▸ Given problem
Return all of the lines below exactly as they are.
— Begin Stored data —
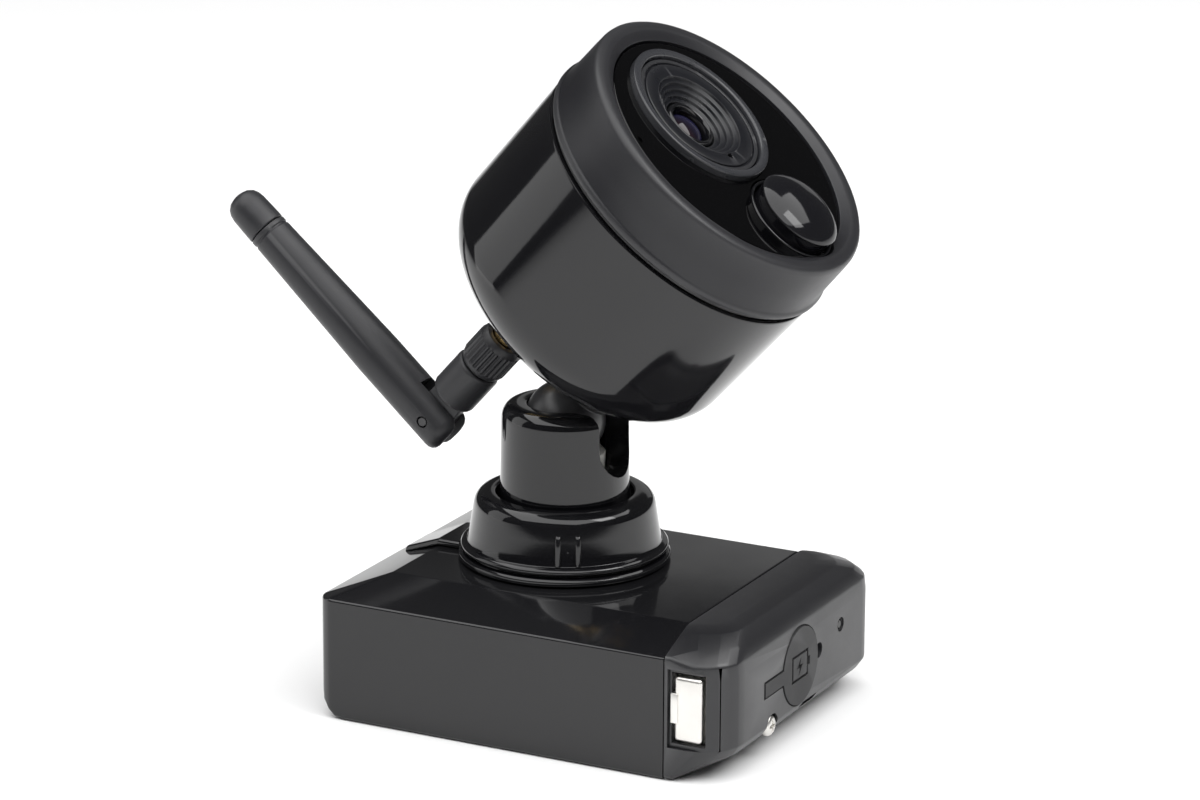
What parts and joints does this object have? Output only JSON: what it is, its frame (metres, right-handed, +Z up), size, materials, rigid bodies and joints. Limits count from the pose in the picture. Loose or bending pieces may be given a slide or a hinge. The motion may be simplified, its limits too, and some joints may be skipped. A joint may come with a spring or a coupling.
{
  "type": "battery security camera",
  "caption": "Cylindrical wireless camera with motion sensor and folding aerial on a ball mount, over a box base with a slide-out battery pack.",
  "frame": {"origin": "on the underside of the base, directly below the centre of the round mount flange", "axes": "+Z up out of the base; +X along the base towards the end face where the battery pack slides out, the way the lens faces; -Y is the side with the front latch"},
  "size_m": [0.1455, 0.077, 0.1486],
  "materials": {
    "gloss_black": "polished black moulding",
    "matte_black": "fine-textured black moulding",
    "soft_black": "soft black rubber",
    "smoked": "smoked polished acrylic",
    "nickel": "bright plated metal",
    "brass": "turned brass",
    "board_green": "circuit board",
    "wrap_blue": "shrink-wrapped cell",
    "lens_glass": "coated optical glass",
    "nylon_white": "natural nylon"
  },
  "bodies": {
    "base": {"base_housing": "gloss_black", "top_spine": "gloss_black", "contact_board": "board_green", "bay_contact_1": "brass", "bay_contact_2": "brass", "bay_contact_3": "brass", "mount_flange": "gloss_black", "mount_screw_1": "nickel", "mount_screw_2": "nickel", "mount_screw_3": "nickel", "mount_screw_4": "nickel"},
    "collar": {"lock_collar": "gloss_black"},
    "socket": {"ball_socket": "gloss_black", "ball_seat": "nylon_white", "seat_spring": "nickel", "socket_plug": "matte_black"},
    "stem": {"ball_stem": "matte_black", "stem_skirt": "soft_black"},
    "head": {"head_shell": "gloss_black", "front_ring": "matte_black", "ring_seal": "soft_black", "window_panel": "smoked", "microphone": "nickel", "lens_ring": "matte_black", "lens_baffle": "soft_black", "lens_barrel": "gloss_black", "lens_glass": "lens_glass", "image_sensor": "matte_black", "board_carrier": "matte_black", "image_board": "board_green", "infrared_led_1": "smoked", "infrared_led_2": "smoked", "motion_bezel": "smoked", "motion_dome": "smoked", "motion_holder": "matte_black", "motion_sensor": "nickel", "motion_board": "board_green", "stem_insert": "brass", "aerial_jack": "brass", "jack_washer": "nickel"},
    "aerial_coupling": {"aerial_nut": "matte_black"},
    "aerial_base": {"aerial_knuckle": "matte_black"},
    "aerial_arm": {"aerial_blade": "matte_black", "aerial_cap": "matte_black", "aerial_pin": "nickel"},
    "battery_pack": {"end_cap": "matte_black", "pack_tray": "matte_black", "battery_cell_1": "wrap_blue", "battery_cell_2": "wrap_blue", "battery_cell_3": "wrap_blue", "charge_board": "board_green", "charge_socket": "nickel", "charge_light": "nylon_white"},
    "front_latch": {"latch_front": "nickel"},
    "rear_latch": {"latch_rear": "nickel"},
    "cover": {"port_cover": "soft_black"},
    "screw": {"lock_screw": "nickel"}
  },
  "joints": [
    {"name": "collar_turn", "type": "hinge", "parent": "base", "child": "collar", "pos_m": [0, 0, 0.04], "axis": [0, 0, 1], "range_deg": [0, 300]},
    {"name": "socket_pan", "type": "hinge", "parent": "base", "child": "socket", "pos_m": [0, 0, 0.04], "axis": [0, 0, 1], "range_deg": [-90, 90]},
    {"name": "stem_tilt", "type": "hinge", "parent": "socket", "child": "stem", "pos_m": [0, 0, 0.0615], "axis": [0, 1, 0], "range_deg": [-12, 20]},
    {"name": "head_roll", "type": "hinge", "parent": "stem", "child": "head", "pos_m": [0, 0, 0.0615], "axis": [0.665, 0, 0.7469], "range_deg": [-30, 30]},
    {"name": "aerial_nut_turn", "type": "hinge", "parent": "head", "child": "aerial_coupling", "pos_m": [-0.02665, 0, 0.0637], "axis": [0.665, 0, 0.7469], "continuous": true},
    {"name": "aerial_swivel", "type": "hinge", "parent": "head", "child": "aerial_base", "pos_m": [-0.02665, 0, 0.0637], "axis": [0.665, 0, 0.7469], "range_deg": [-60, 60]},
    {"name": "aerial_fold", "type": "hinge", "parent": "aerial_base", "child": "aerial_arm", "pos_m": [-0.0321, 0, 0.05758], "axis": [0, -1, 0], "range_deg": [0, 90]},
    {"name": "pack_slide", "type": "slide", "parent": "base", "child": "battery_pack", "axis": [1, 0, 0], "range_m": [0, 0.07]},
    {"name": "latch_front_press", "type": "slide", "parent": "battery_pack", "child": "front_latch", "axis": [0, 1, 0], "range_m": [0, 0.0012], "stiffness_N_per_m": 400, "springref_m": -0.001},
    {"name": "latch_rear_press", "type": "slide", "parent": "battery_pack", "child": "rear_latch", "axis": [0, -1, 0], "range_m": [0, 0.0012], "stiffness_N_per_m": 400, "springref_m": -0.001},
    {"name": "port_cover_open", "type": "hinge", "parent": "battery_pack", "child": "cover", "pos_m": [0.0574, -0.0196, 0.016], "axis": [0, 0, -1], "range_deg": [0, 110]},
    {"name": "lock_screw_turn", "type": "hinge", "parent": "battery_pack", "child": "screw", "pos_m": [0.056, -0.0156, 0.0068], "axis": [1, 0, 0], "continuous": true}
  ]
}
— End Stored data —
▸ Exercise solution
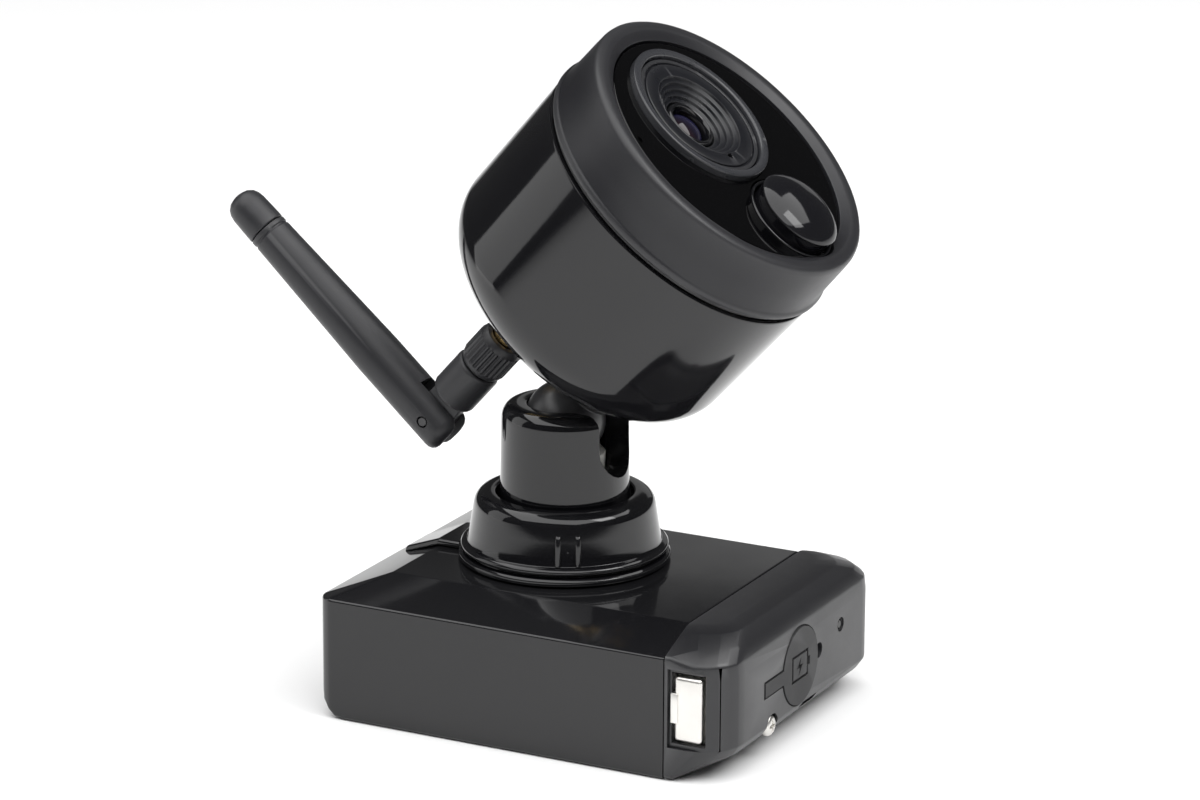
What parts and joints does this object have? Output only JSON: what it is, its frame (metres, right-handed, +Z up), size, materials, rigid bodies and joints. Limits count from the pose in the picture. Loose or bending pieces may be given a slide or a hinge. The motion may be simplified, its limits too, and some joints may be skipped. A joint may come with a spring or a coupling.
{
  "type": "battery security camera",
  "caption": "Cylindrical wireless camera with motion sensor and folding aerial on a ball mount, over a box base with a slide-out battery pack.",
  "frame": {"origin": "on the underside of the base, directly below the centre of the round mount flange", "axes": "+Z up out of the base; +X along the base towards the end face where the battery pack slides out, the way the lens faces; -Y is the side with the front latch"},
  "size_m": [0.1455, 0.077, 0.1486],
  "materials": {
    "gloss_black": "polished black moulding",
    "matte_black": "fine-textured black moulding",
    "soft_black": "soft black rubber",
    "smoked": "smoked polished acrylic",
    "nickel": "bright plated metal",
    "brass": "turned brass",
    "board_green": "circuit board",
    "wrap_blue": "shrink-wrapped cell",
    "lens_glass": "coated optical glass",
    "nylon_white": "natural nylon"
  },
  "bodies": {
    "base": {"base_housing": "gloss_black", "top_spine": "gloss_black", "contact_board": "board_green", "bay_contact_1": "brass", "bay_contact_2": "brass", "bay_contact_3": "brass", "mount_flange": "gloss_black", "mount_screw_1": "nickel", "mount_screw_2": "nickel", "mount_screw_3": "nickel", "mount_screw_4": "nickel"},
    "collar": {"lock_collar": "gloss_black"},
    "socket": {"ball_socket": "gloss_black", "ball_seat": "nylon_white", "seat_spring": "nickel", "socket_plug": "matte_black"},
    "stem": {"ball_stem": "matte_black", "stem_skirt": "soft_black"},
    "head": {"head_shell": "gloss_black", "front_ring": "matte_black", "ring_seal": "soft_black", "window_panel": "smoked", "microphone": "nickel", "lens_ring": "matte_black", "lens_baffle": "soft_black", "lens_barrel": "gloss_black", "lens_glass": "lens_glass", "image_sensor": "matte_black", "board_carrier": "matte_black", "image_board": "board_green", "infrared_led_1": "smoked", "infrared_led_2": "smoked", "motion_bezel": "smoked", "motion_dome": "smoked", "motion_holder": "matte_black", "motion_sensor": "nickel", "motion_board": "board_green", "stem_insert": "brass", "aerial_jack": "brass", "jack_washer": "nickel"},
    "aerial_coupling": {"aerial_nut": "matte_black"},
    "aerial_base": {"aerial_knuckle": "matte_black"},
    "aerial_arm": {"aerial_blade": "matte_black", "aerial_cap": "matte_black", "aerial_pin": "nickel"},
    "battery_pack": {"end_cap": "matte_black", "pack_tray": "matte_black", "battery_cell_1": "wrap_blue", "battery_cell_2": "wrap_blue", "battery_cell_3": "wrap_blue", "charge_board": "board_green", "charge_socket": "nickel", "charge_light": "nylon_white"},
    "front_latch": {"latch_front": "nickel"},
    "rear_latch": {"latch_rear": "nickel"},
    "cover": {"port_cover": "soft_black"},
    "screw": {"lock_screw": "nickel"}
  },
  "joints": [
    {"name": "collar_turn", "type": "hinge", "parent": "base", "child": "collar", "pos_m": [0, 0, 0.04], "axis": [0, 0, 1], "range_deg": [0, 300]},
    {"name": "socket_pan", "type": "hinge", "parent": "base", "child": "socket", "pos_m": [0, 0, 0.04], "axis": [0, 0, 1], "range_deg": [-90, 90]},
    {"name": "stem_tilt", "type": "hinge", "parent": "socket", "child": "stem", "pos_m": [0, 0, 0.0615], "axis": [0, 1, 0], "range_deg": [-12, 20]},
    {"name": "head_roll", "type": "hinge", "parent": "stem", "child": "head", "pos_m": [0, 0, 0.0615], "axis": [0.665, 0, 0.7469], "range_deg": [-30, 30]},
    {"name": "aerial_nut_turn", "type": "hinge", "parent": "head", "child": "aerial_coupling", "pos_m": [-0.02665, 0, 0.0637], "axis": [0.665, 0, 0.7469], "continuous": true},
    {"name": "aerial_swivel", "type": "hinge", "parent": "head", "child": "aerial_base", "pos_m": [-0.02665, 0, 0.0637], "axis": [0.665, 0, 0.7469], "range_deg": [-60, 60]},
    {"name": "aerial_fold", "type": "hinge", "parent": "aerial_base", "child": "aerial_arm", "pos_m": [-0.0321, 0, 0.05758], "axis": [0, -1, 0], "range_deg": [0, 90]},
    {"name": "pack_slide", "type": "slide", "parent": "base", "child": "battery_pack", "axis": [1, 0, 0], "range_m": [0, 0.07]},
    {"name": "latch_front_press", "type": "slide", "parent": "battery_pack", "child": "front_latch", "axis": [0, 1, 0], "range_m": [0, 0.0012], "stiffness_N_per_m": 400, "springref_m": -0.001},
    {"name": "latch_rear_press", "type": "slide", "parent": "battery_pack", "child": "rear_latch", "axis": [0, -1, 0], "range_m": [0, 0.0012], "stiffness_N_per_m": 400, "springref_m": -0.001},
    {"name": "port_cover_open", "type": "hinge", "parent": "battery_pack", "child": "cover", "pos_m": [0.0574, -0.0196, 0.016], "axis": [0, 0, -1], "range_deg": [0, 110]},
    {"name": "lock_screw_turn", "type": "hinge", "parent": "battery_pack", "child": "screw", "pos_m": [0.056, -0.0156, 0.0068], "axis": [1, 0, 0], "continuous": true}
  ]
}